The lines to return are those from the one containing "with the bag." down to the one containing "before = set(bpy.data.objects)", inclusive; return them exactly and nothing else.
══ Data excerpt
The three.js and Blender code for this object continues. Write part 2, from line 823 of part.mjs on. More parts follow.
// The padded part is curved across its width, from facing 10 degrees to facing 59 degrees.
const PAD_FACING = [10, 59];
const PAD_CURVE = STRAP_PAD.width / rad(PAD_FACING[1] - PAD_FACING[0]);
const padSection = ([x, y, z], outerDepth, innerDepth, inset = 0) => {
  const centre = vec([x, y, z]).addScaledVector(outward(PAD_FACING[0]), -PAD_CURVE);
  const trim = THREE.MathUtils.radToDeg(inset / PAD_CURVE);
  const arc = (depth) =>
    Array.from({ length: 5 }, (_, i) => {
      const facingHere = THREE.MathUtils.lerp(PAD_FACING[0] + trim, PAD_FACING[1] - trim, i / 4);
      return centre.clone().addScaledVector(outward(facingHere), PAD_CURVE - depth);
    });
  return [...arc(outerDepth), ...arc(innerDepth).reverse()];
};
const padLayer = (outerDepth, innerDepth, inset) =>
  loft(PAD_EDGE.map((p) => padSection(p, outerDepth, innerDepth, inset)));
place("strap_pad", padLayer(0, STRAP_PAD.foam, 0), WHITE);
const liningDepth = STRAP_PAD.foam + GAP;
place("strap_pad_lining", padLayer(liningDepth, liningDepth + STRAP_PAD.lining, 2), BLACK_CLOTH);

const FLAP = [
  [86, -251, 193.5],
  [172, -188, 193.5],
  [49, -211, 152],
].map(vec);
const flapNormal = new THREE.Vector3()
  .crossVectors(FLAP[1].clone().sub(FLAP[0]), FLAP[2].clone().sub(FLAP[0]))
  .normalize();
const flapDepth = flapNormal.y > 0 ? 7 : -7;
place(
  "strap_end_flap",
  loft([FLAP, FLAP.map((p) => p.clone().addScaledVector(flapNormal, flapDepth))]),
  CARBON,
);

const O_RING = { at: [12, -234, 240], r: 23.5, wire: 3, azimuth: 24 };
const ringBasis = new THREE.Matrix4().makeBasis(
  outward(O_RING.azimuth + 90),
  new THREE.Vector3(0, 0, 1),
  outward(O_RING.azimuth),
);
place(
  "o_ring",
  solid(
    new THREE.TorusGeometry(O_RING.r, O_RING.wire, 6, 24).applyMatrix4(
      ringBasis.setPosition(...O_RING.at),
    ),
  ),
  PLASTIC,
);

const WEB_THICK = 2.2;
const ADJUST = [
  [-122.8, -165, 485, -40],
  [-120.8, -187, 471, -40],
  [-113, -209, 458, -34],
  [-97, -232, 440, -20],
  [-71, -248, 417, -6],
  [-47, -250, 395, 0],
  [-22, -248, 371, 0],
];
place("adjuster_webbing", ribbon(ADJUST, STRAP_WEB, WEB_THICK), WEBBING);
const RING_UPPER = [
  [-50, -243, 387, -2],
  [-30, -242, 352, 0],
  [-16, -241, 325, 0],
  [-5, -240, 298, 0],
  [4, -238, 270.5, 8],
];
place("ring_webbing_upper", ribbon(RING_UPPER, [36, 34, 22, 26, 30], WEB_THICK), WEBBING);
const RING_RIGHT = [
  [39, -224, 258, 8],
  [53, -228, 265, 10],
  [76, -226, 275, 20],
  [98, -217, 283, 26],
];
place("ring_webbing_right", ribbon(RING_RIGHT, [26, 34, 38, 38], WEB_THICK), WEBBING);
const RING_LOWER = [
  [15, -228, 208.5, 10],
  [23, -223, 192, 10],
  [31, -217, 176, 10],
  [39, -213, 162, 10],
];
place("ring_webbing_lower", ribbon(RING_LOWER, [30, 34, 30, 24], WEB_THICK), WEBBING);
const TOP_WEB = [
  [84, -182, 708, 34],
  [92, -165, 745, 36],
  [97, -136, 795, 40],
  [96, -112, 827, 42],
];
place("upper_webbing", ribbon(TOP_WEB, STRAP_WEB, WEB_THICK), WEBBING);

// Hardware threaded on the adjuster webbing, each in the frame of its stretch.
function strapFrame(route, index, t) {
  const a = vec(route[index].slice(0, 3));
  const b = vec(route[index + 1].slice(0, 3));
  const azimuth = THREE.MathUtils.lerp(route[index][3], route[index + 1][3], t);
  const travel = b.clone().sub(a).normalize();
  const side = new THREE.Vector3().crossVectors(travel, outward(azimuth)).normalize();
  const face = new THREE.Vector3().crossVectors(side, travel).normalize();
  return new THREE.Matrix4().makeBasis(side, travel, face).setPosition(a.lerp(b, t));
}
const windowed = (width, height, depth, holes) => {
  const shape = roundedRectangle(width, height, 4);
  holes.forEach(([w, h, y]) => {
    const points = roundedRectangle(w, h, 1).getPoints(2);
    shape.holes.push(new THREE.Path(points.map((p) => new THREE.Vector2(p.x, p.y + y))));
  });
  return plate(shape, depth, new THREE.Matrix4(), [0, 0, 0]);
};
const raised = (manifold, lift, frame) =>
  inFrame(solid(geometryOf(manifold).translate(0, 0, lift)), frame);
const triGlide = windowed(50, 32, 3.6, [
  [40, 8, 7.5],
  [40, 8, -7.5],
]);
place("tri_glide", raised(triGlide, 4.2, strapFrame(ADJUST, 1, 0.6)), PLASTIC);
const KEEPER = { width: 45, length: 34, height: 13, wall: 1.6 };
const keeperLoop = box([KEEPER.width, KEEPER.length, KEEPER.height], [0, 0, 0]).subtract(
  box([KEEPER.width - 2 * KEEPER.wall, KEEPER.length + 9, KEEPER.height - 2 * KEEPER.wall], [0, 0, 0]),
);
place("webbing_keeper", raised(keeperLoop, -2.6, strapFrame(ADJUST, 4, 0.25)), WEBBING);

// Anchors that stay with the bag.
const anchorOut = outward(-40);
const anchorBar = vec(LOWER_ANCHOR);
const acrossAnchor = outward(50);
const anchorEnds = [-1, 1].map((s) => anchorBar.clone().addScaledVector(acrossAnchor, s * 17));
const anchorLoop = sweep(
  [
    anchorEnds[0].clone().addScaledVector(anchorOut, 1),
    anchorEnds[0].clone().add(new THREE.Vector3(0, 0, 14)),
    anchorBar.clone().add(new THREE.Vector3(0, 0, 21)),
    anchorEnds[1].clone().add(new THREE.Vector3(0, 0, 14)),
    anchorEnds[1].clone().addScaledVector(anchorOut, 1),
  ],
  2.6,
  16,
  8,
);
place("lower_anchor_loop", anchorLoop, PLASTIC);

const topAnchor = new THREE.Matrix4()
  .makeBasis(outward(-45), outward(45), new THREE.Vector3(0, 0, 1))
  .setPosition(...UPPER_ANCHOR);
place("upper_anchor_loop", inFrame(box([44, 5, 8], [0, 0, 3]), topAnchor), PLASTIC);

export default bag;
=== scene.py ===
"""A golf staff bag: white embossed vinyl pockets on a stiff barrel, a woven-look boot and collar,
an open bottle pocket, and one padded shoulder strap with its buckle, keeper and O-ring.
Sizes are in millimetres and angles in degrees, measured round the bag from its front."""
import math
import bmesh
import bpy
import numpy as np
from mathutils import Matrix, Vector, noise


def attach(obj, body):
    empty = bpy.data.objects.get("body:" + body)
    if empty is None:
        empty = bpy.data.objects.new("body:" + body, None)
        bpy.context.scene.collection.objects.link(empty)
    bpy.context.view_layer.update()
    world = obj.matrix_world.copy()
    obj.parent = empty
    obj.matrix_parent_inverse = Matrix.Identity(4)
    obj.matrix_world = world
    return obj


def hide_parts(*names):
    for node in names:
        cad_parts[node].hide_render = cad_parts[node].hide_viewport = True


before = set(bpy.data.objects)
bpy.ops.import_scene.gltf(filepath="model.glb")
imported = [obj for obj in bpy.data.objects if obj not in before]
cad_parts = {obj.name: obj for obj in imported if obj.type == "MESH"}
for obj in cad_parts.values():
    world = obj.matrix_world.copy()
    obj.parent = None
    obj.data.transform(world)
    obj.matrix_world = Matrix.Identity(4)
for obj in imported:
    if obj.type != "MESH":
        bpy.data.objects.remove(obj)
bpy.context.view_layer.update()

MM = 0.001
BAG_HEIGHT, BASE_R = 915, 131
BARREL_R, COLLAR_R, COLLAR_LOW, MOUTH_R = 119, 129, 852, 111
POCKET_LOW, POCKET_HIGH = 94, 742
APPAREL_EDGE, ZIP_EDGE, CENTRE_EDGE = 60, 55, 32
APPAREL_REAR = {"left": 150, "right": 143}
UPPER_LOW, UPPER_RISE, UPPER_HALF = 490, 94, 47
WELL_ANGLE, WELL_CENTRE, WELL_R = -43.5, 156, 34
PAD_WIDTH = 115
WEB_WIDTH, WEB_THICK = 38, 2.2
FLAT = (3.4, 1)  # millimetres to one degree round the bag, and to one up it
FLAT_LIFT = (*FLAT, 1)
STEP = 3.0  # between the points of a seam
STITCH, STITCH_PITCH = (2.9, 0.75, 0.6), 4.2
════
▶ **Problem solution**:
// Anchors that stay with the bag.
const anchorOut = outward(-40);
const anchorBar = vec(LOWER_ANCHOR);
const acrossAnchor = outward(50);
const anchorEnds = [-1, 1].map((s) => anchorBar.clone().addScaledVector(acrossAnchor, s * 17));
const anchorLoop = sweep(
  [
    anchorEnds[0].clone().addScaledVector(anchorOut, 1),
    anchorEnds[0].clone().add(new THREE.Vector3(0, 0, 14)),
    anchorBar.clone().add(new THREE.Vector3(0, 0, 21)),
    anchorEnds[1].clone().add(new THREE.Vector3(0, 0, 14)),
    anchorEnds[1].clone().addScaledVector(anchorOut, 1),
  ],
  2.6,
  16,
  8,
);
place("lower_anchor_loop", anchorLoop, PLASTIC);

const topAnchor = new THREE.Matrix4()
  .makeBasis(outward(-45), outward(45), new THREE.Vector3(0, 0, 1))
  .setPosition(...UPPER_ANCHOR);
place("upper_anchor_loop", inFrame(box([44, 5, 8], [0, 0, 3]), topAnchor), PLASTIC);

export default bag;
=== scene.py ===
"""A golf staff bag: white embossed vinyl pockets on a stiff barrel, a woven-look boot and collar,
an open bottle pocket, and one padded shoulder strap with its buckle, keeper and O-ring.
Sizes are in millimetres and angles in degrees, measured round the bag from its front."""
import math
import bmesh
import bpy
import numpy as np
from mathutils import Matrix, Vector, noise


def attach(obj, body):
    empty = bpy.data.objects.get("body:" + body)
    if empty is None:
        empty = bpy.data.objects.new("body:" + body, None)
        bpy.context.scene.collection.objects.link(empty)
    bpy.context.view_layer.update()
    world = obj.matrix_world.copy()
    obj.parent = empty
    obj.matrix_parent_inverse = Matrix.Identity(4)
    obj.matrix_world = world
    return obj


def hide_parts(*names):
    for node in names:
        cad_parts[node].hide_render = cad_parts[node].hide_viewport = True


before = set(bpy.data.objects)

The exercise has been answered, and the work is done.